Use heatsinks.Heatsinks are a must for the leads of sensitive components such as ICs and transistors. If you don't have a clip on heatsink, then a pair of pliers is a good substitute.

Keep the iron tip clean. A clean iron tip means better heat conduction and a better joint. Use a wet sponge to clean the tip between joints. Keep the tip well tinned.Double check joints. When assembling complicated circuits, it is good practice to check joints after soldering them.

Use a magnifying glass to visually inspect the joint and a meter to check resistance.Solder small parts first. Solder resistors, jumper leads, diodes and any other small parts before you solder larger parts like capacitors and transistors. This makes assembly much easier.

Install sensitive components last. Install CMOS ICs, MOSFETs and other static sensitive components last to avoid damaging them during assembly of other parts.Use adequate ventilation. Most soldering fluxes should not be breathed in.

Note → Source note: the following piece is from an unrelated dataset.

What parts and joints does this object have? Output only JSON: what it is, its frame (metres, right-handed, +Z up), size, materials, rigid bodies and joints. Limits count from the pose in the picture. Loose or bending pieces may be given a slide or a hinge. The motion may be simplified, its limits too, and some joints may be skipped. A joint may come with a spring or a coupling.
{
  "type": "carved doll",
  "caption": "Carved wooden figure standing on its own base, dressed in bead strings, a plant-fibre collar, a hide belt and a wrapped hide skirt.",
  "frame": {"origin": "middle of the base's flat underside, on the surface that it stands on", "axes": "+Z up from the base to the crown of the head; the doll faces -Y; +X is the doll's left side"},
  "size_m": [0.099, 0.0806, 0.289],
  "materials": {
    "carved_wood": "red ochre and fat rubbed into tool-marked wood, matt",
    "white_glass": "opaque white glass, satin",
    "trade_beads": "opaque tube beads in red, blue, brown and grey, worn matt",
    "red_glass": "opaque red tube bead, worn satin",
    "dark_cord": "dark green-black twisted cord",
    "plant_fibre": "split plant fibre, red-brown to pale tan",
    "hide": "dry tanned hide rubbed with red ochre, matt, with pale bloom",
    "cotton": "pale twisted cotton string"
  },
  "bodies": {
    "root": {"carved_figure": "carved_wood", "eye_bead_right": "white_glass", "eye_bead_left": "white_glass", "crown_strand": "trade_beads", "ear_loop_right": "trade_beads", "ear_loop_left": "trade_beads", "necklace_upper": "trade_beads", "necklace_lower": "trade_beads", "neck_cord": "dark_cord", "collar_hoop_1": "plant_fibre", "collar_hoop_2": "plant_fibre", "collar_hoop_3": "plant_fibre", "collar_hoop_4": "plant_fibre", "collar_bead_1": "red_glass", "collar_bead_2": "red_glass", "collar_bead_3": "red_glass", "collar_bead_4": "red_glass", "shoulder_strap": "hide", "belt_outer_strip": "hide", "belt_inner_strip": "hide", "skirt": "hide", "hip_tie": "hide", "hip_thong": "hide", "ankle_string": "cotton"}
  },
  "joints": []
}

Avoid breathing the smoke created and make sure that the area you are working in has adequate airflow to prevent buildup of noxious fumes.

Soldering Safety:

While soldering is not generally a hazardous activity, there are a few things to keep in mind. The first and most obvious is that it involves high temperatures. Soldering irons are going to be 350F or higher, and will cause burns very quickly.

Make sure to use a stand to support the iron and keep the cord away high traffic areas. Solder itself can drip, so it makes sense to avoid soldering over exposed body parts. Always work in a well lit area where you have space to lay parts out and move around.

Avoid soldering with your face directly above the joint because fumes from the flux and other coatings will irritate your respiratory tract and eyes. Most solders contain lead, so you should avoid touching your face while working with solder and always wash your hands before eating.